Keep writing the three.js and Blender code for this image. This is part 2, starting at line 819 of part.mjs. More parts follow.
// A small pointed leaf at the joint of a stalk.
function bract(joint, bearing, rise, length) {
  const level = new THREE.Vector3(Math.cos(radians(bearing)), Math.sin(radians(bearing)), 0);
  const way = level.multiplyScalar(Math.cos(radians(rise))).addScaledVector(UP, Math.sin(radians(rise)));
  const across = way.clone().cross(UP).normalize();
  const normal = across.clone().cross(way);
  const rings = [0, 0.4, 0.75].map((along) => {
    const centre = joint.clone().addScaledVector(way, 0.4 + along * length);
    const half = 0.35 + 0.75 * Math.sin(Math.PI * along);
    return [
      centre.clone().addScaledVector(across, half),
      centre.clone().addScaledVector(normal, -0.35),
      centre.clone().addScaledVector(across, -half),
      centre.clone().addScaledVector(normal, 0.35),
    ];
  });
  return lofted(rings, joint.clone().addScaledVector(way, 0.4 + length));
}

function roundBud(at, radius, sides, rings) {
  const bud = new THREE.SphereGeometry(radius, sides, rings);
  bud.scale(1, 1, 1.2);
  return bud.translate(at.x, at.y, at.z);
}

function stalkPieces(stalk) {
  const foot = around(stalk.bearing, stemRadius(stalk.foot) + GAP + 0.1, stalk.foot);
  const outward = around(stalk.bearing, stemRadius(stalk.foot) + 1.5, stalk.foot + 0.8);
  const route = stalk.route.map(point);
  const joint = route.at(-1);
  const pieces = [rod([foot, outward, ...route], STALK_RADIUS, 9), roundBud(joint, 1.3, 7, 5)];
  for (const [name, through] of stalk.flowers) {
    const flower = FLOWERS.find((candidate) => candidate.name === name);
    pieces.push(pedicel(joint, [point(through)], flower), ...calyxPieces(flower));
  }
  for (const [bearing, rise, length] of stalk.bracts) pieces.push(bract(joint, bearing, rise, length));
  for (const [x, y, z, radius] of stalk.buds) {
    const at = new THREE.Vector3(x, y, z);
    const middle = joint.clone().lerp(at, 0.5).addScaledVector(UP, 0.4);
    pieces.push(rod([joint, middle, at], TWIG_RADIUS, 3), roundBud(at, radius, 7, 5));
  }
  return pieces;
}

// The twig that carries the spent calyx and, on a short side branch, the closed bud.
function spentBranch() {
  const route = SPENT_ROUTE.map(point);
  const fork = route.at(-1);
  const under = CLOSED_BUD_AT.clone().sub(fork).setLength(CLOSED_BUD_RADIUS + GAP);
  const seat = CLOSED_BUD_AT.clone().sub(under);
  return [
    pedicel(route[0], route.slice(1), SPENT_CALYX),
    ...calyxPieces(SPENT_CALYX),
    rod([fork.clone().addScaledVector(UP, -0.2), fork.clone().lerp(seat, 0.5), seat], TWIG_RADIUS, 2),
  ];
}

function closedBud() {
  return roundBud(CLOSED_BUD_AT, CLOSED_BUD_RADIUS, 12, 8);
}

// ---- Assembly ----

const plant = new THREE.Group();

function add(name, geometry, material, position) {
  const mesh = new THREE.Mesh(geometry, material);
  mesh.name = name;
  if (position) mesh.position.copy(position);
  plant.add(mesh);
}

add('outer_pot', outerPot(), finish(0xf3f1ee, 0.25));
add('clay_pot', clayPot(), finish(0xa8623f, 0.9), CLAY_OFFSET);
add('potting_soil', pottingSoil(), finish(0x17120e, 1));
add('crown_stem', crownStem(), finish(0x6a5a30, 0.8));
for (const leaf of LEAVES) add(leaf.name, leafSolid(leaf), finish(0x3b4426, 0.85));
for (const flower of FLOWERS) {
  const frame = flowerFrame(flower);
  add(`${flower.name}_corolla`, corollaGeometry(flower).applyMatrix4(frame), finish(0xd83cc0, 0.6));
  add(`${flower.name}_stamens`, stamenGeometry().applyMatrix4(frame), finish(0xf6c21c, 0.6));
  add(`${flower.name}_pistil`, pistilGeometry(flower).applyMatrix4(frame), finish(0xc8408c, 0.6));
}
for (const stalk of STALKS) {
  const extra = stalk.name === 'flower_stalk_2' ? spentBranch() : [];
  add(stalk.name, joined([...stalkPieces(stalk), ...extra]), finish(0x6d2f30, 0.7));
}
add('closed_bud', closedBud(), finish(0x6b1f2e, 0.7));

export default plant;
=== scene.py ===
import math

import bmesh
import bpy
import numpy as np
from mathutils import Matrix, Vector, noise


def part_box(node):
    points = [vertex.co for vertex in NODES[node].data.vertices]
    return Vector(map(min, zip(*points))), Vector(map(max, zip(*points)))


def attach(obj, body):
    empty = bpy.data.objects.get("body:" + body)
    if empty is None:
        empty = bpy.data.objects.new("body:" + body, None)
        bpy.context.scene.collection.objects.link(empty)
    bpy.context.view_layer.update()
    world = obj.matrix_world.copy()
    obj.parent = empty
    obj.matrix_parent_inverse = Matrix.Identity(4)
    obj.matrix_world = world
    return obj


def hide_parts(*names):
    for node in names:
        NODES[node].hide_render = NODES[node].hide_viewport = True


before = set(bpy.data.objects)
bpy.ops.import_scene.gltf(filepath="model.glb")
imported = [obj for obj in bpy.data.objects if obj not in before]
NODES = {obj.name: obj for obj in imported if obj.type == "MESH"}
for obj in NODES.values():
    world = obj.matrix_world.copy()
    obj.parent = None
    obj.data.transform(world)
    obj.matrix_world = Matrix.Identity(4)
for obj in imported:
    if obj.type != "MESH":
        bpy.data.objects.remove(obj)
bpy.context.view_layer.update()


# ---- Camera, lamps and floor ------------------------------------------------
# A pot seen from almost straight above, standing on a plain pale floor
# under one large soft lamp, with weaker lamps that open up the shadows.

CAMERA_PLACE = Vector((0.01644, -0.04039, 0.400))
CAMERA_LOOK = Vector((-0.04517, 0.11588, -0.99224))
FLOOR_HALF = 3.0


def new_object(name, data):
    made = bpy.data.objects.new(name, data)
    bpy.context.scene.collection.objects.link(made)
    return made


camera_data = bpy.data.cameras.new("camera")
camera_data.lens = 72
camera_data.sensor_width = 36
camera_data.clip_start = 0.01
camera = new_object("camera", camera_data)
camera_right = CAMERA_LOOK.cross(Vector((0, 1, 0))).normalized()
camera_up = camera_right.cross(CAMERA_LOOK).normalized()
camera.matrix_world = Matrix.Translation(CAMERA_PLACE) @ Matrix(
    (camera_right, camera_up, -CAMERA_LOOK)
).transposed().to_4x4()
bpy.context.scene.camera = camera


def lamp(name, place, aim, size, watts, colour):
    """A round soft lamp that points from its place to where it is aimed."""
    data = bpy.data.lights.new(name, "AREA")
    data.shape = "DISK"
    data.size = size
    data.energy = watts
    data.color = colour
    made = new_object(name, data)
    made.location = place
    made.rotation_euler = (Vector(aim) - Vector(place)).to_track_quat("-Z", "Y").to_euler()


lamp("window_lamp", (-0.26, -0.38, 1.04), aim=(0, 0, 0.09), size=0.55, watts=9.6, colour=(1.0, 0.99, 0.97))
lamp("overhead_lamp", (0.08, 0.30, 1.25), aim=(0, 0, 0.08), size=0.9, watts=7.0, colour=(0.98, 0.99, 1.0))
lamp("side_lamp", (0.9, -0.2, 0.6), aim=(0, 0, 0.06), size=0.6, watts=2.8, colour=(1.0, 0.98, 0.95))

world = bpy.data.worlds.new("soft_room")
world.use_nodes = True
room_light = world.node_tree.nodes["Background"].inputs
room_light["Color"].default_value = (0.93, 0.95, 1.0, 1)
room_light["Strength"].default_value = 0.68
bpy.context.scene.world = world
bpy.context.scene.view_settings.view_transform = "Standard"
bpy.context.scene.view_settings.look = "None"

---

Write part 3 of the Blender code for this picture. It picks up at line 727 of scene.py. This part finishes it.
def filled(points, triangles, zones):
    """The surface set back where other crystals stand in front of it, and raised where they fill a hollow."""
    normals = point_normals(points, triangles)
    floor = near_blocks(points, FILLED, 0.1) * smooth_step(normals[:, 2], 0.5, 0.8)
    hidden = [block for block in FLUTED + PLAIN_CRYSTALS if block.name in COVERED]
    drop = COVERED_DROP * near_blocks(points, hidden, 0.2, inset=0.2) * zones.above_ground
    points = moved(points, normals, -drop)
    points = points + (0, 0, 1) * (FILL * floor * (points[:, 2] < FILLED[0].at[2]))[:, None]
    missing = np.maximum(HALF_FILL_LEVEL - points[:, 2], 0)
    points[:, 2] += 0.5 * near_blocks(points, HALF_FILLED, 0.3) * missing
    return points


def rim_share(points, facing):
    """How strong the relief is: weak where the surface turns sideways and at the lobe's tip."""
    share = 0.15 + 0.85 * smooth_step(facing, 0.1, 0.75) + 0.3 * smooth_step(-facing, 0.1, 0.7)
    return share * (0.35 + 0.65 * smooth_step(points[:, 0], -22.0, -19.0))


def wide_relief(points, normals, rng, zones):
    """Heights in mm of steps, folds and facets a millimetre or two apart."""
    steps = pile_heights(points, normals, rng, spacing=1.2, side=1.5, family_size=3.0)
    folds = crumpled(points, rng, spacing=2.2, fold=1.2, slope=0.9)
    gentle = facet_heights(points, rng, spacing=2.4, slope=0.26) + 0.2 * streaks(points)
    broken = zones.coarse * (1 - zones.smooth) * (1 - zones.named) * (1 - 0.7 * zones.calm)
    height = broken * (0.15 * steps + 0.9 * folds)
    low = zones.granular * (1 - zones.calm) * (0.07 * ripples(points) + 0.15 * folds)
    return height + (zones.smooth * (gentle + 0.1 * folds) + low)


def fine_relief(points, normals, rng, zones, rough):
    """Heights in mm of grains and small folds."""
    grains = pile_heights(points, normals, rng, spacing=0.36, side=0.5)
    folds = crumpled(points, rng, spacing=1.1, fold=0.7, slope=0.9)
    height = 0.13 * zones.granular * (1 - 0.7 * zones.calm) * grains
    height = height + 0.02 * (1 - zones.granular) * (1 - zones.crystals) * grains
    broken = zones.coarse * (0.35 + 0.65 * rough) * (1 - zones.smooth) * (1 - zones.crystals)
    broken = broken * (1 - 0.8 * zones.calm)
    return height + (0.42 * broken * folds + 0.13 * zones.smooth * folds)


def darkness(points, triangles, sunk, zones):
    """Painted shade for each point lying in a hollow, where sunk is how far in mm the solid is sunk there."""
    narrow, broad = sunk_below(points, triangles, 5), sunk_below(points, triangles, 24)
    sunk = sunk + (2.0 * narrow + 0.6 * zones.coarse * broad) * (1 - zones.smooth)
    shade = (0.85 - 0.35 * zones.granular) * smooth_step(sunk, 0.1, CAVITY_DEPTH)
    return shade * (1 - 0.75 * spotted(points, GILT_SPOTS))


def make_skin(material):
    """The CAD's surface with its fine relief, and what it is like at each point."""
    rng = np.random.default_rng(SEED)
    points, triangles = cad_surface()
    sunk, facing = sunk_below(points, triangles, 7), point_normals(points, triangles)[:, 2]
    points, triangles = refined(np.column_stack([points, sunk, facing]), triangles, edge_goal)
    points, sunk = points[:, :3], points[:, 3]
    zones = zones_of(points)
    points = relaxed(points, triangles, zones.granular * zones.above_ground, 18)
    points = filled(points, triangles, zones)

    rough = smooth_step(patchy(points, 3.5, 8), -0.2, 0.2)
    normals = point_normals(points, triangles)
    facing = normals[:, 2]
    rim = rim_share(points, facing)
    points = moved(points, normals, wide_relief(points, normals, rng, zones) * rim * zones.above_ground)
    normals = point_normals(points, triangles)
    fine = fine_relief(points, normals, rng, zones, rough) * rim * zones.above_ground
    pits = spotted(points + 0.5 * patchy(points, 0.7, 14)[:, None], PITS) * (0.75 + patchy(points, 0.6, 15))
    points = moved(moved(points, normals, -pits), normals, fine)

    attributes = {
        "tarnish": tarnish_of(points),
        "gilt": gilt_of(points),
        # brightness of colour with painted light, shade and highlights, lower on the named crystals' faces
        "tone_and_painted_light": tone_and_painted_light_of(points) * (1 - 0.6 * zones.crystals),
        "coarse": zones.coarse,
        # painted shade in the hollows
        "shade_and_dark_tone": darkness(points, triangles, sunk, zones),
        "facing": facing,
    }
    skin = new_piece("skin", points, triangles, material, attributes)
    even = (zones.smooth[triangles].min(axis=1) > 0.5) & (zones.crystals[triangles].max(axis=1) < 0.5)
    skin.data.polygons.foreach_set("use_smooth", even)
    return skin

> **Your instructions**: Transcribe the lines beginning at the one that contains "before = set(bpy.data.objects)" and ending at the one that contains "made.rotation_euler = (Vector(aim)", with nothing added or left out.

> **Result**:
before = set(bpy.data.objects)
bpy.ops.import_scene.gltf(filepath="model.glb")
imported = [obj for obj in bpy.data.objects if obj not in before]
NODES = {obj.name: obj for obj in imported if obj.type == "MESH"}
for obj in NODES.values():
    world = obj.matrix_world.copy()
    obj.parent = None
    obj.data.transform(world)
    obj.matrix_world = Matrix.Identity(4)
for obj in imported:
    if obj.type != "MESH":
        bpy.data.objects.remove(obj)
bpy.context.view_layer.update()


# ---- Camera, lamps and floor ------------------------------------------------
# A pot seen from almost straight above, standing on a plain pale floor
# under one large soft lamp, with weaker lamps that open up the shadows.

CAMERA_PLACE = Vector((0.01644, -0.04039, 0.400))
CAMERA_LOOK = Vector((-0.04517, 0.11588, -0.99224))
FLOOR_HALF = 3.0


def new_object(name, data):
    made = bpy.data.objects.new(name, data)
    bpy.context.scene.collection.objects.link(made)
    return made


camera_data = bpy.data.cameras.new("camera")
camera_data.lens = 72
camera_data.sensor_width = 36
camera_data.clip_start = 0.01
camera = new_object("camera", camera_data)
camera_right = CAMERA_LOOK.cross(Vector((0, 1, 0))).normalized()
camera_up = camera_right.cross(CAMERA_LOOK).normalized()
camera.matrix_world = Matrix.Translation(CAMERA_PLACE) @ Matrix(
    (camera_right, camera_up, -CAMERA_LOOK)
).transposed().to_4x4()
bpy.context.scene.camera = camera


def lamp(name, place, aim, size, watts, colour):
    """A round soft lamp that points from its place to where it is aimed."""
    data = bpy.data.lights.new(name, "AREA")
    data.shape = "DISK"
    data.size = size
    data.energy = watts
    data.color = colour
    made = new_object(name, data)
    made.location = place
    made.rotation_euler = (Vector(aim) - Vector(place)).to_track_quat("-Z", "Y").to_euler()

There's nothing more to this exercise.